Support Questions
Find answers, ask questions, and share your expertise

hadoop + how to rebalnce the hdfs

hadoop + how to rebalnce the hdfs

we have HDP cluster version `2.6.5` with `8` data nodes , all machines are installed on rhel 7.6 version

 

HDP cluster is based amabri platform version - `2.6.1`

 

each data-node ( worker machine ) include two disks and each disk size is 1.8T

 

when we access the data-node machines we can see differences between the size of the disks

 

for example on the first data-node the size is : ( by `df -h` )

 

/dev/sdb 1.8T 839G 996G 46% /grid/sdc
/dev/sda 1.8T 1014G 821G 56% /grid/sdb

 

on the second data-node the size is:

/dev/sdb 1.8T 1.5T 390G 79% /grid/sdc
/dev/sda 1.8T 1.5T 400G 79% /grid/sdb

 

on the third data-node th size is:

/dev/sdb 1.8T 1.7T 170G 91% /grid/sdc
/dev/sda 1.8T 1.7T 169G 91% /grid/sdb

 

and so on

 

the big question is why HDFS not perform the re-balance on the HDFS disks?

 

*for example expected results on all disks should be with the same size on all datanodes machines*


why is the used size differences between `datanode1` to `datanode2` to `datanode3` etc ?

 

any advice about the tune parameters in HDFS that can help us?

 

*because its very critical when one disk is reached `100%` size and the other are more small as `50%`*

Michael-Bronson
3 REPLIES 3

Re: hadoop + how to rebalnce the hdfs

Contributor

hello Michael,

I had a similar issue with my CDH bases cluster, solved by a stupid-like solution.
What I did is that first I turned the replication factor into 2 instead of  3, 
/*under replicated blocks notice should appear */ 
run the rebalance (by Blockpool then by Datanode  to make some shuffles between data nodes  )
, then reconfigure the replication factor to 3, then I noticed some major changes.

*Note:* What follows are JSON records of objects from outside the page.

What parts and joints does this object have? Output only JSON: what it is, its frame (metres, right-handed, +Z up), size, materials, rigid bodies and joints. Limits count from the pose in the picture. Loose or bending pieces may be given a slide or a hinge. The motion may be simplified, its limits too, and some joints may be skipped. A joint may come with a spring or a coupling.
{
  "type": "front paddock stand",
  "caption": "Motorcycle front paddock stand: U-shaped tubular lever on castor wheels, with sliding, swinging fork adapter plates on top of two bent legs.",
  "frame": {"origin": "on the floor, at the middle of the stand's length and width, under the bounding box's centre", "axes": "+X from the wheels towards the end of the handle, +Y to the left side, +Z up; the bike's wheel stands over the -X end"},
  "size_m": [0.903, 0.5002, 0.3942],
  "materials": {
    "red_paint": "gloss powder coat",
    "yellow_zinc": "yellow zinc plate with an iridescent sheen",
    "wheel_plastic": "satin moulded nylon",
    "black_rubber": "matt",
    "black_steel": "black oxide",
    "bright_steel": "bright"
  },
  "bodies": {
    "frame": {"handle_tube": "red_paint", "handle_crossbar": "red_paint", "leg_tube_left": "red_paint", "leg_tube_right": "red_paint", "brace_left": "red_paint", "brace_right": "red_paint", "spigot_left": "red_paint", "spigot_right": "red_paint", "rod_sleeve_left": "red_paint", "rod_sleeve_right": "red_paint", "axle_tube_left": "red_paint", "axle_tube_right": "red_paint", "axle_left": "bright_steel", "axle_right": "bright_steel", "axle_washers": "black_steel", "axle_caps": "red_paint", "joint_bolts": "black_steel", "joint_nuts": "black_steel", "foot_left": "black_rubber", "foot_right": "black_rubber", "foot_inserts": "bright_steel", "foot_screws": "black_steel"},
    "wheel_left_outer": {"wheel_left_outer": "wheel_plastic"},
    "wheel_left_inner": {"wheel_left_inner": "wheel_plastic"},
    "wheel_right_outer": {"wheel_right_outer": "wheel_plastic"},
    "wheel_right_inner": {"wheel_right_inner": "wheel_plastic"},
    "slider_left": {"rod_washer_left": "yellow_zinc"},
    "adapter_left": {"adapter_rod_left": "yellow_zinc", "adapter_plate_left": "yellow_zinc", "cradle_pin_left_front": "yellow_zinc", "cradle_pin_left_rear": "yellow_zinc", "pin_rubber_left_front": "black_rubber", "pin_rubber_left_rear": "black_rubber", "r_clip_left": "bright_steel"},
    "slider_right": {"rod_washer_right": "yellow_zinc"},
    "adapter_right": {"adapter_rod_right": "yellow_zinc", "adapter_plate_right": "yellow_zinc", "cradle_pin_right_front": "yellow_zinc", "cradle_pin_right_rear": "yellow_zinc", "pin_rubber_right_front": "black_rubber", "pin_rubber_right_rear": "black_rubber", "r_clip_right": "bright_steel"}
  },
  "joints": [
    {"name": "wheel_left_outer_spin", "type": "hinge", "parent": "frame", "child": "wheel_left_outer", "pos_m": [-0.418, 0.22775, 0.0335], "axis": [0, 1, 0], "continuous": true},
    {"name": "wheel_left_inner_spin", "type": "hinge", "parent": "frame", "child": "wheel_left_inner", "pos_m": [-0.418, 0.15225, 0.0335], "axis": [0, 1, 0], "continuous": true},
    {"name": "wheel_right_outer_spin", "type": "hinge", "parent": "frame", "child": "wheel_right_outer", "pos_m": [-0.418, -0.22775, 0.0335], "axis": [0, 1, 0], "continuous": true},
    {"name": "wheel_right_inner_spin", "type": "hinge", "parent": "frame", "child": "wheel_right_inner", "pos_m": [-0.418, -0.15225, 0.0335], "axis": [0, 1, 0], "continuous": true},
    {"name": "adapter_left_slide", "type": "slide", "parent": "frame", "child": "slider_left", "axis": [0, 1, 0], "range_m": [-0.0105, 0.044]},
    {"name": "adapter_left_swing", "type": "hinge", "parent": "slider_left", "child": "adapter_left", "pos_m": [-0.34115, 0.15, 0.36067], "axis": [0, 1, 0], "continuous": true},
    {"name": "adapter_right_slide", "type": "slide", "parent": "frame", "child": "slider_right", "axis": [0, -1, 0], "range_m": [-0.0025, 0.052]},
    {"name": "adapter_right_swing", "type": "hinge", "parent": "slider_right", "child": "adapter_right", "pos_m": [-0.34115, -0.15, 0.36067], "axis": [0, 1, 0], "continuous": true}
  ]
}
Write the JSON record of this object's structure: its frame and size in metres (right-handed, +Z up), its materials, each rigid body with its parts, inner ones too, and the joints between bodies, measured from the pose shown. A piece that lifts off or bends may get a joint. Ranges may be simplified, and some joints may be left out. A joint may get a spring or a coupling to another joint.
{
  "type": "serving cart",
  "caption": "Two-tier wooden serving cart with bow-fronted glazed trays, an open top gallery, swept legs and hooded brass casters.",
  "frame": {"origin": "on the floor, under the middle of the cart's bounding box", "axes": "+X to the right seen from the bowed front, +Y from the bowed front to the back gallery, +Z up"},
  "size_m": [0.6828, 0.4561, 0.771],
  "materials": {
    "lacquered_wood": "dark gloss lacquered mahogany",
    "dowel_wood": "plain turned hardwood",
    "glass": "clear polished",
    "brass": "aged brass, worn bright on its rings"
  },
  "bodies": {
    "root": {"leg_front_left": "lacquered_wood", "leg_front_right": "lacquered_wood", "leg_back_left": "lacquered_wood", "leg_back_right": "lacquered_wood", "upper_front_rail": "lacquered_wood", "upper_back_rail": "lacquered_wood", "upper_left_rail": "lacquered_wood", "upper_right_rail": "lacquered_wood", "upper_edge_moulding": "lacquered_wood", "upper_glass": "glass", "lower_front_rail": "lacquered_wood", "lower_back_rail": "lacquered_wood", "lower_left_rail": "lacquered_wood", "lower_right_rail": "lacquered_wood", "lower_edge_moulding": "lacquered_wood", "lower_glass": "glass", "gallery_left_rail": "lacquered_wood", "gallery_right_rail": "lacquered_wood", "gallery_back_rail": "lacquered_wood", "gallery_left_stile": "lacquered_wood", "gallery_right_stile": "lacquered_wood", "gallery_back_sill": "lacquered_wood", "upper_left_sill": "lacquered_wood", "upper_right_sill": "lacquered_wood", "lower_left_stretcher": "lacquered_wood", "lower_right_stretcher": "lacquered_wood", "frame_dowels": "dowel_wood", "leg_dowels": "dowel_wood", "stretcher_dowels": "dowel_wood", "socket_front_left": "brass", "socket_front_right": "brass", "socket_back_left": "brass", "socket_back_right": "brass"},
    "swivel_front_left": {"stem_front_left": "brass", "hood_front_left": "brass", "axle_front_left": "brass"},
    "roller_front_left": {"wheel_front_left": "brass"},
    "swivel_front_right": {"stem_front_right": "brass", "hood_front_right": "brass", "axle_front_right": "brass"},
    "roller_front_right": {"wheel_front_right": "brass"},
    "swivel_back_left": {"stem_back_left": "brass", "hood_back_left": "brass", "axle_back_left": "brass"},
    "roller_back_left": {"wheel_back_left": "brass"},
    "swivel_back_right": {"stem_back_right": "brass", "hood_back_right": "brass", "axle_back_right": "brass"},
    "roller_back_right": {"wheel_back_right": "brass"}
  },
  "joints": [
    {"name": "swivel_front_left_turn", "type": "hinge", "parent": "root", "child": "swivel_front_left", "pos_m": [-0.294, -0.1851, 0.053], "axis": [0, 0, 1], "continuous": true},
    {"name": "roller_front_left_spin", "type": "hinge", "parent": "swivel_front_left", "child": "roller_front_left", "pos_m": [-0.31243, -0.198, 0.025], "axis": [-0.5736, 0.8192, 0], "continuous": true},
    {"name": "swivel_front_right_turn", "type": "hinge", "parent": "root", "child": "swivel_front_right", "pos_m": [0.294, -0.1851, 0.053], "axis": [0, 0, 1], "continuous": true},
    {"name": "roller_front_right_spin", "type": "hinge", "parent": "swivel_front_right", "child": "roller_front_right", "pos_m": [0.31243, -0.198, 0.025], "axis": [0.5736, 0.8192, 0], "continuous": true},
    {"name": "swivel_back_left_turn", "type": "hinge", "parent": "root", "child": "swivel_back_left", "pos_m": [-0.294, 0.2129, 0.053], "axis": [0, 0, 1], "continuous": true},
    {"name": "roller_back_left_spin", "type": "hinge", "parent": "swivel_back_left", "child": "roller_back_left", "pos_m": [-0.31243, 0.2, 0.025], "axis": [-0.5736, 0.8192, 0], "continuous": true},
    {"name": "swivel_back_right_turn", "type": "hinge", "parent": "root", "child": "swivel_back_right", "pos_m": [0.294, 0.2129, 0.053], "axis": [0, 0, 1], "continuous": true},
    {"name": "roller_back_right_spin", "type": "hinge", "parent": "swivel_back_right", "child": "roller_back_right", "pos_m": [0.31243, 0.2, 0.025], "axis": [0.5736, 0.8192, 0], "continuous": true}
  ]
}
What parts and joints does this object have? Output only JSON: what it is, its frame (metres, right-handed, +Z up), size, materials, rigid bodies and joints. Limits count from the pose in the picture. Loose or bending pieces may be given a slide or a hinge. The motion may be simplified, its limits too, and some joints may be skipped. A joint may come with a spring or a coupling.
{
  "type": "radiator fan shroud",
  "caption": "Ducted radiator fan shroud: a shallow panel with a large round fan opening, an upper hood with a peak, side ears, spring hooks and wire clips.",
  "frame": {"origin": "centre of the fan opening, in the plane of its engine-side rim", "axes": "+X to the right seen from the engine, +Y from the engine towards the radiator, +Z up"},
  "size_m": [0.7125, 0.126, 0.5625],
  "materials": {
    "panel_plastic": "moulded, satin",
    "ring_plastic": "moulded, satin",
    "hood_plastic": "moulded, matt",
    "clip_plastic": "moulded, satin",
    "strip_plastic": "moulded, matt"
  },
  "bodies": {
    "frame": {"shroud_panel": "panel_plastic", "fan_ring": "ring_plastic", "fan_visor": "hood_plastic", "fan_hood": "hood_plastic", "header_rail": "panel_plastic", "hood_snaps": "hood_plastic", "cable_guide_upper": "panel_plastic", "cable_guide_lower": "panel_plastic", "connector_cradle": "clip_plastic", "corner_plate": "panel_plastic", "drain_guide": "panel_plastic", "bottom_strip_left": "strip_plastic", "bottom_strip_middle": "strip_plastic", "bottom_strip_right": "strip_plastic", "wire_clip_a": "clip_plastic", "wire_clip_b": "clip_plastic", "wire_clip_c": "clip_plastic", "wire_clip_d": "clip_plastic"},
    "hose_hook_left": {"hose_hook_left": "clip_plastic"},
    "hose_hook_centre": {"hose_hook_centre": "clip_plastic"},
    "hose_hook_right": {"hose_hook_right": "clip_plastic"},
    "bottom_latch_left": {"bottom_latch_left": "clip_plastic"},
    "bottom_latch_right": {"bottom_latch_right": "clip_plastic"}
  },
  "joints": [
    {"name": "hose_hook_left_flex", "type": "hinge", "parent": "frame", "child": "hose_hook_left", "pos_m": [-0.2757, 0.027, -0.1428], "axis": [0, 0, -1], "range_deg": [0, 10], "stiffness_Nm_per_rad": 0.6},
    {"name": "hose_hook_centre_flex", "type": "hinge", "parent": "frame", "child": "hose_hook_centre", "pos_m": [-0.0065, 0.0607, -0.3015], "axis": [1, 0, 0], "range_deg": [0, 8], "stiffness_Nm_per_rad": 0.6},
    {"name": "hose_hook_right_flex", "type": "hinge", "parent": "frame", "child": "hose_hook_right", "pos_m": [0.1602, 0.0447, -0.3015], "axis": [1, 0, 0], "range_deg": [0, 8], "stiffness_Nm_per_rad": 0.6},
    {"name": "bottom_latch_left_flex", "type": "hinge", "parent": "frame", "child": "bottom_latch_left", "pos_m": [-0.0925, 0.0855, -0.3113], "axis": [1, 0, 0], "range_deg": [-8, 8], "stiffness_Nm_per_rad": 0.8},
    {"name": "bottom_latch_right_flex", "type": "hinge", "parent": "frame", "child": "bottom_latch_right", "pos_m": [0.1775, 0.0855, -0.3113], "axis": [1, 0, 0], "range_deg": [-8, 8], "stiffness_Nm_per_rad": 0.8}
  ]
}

Not sure if that gonna work for you but just wanted to share my experience if want to try it.
Good luck 

Re: hadoop + how to rebalnce the hdfs

can you described more about - "The rebalance (by Blockpool"

 

we have HDP cluster with ambari so not sure what we need to do 

Michael-Bronson

Re: hadoop + how to rebalnce the hdfs

Explorer

Since you are using Ambari, you can you can try to use Rebalance HDFS action, or directly the Hadoop Balancer tool.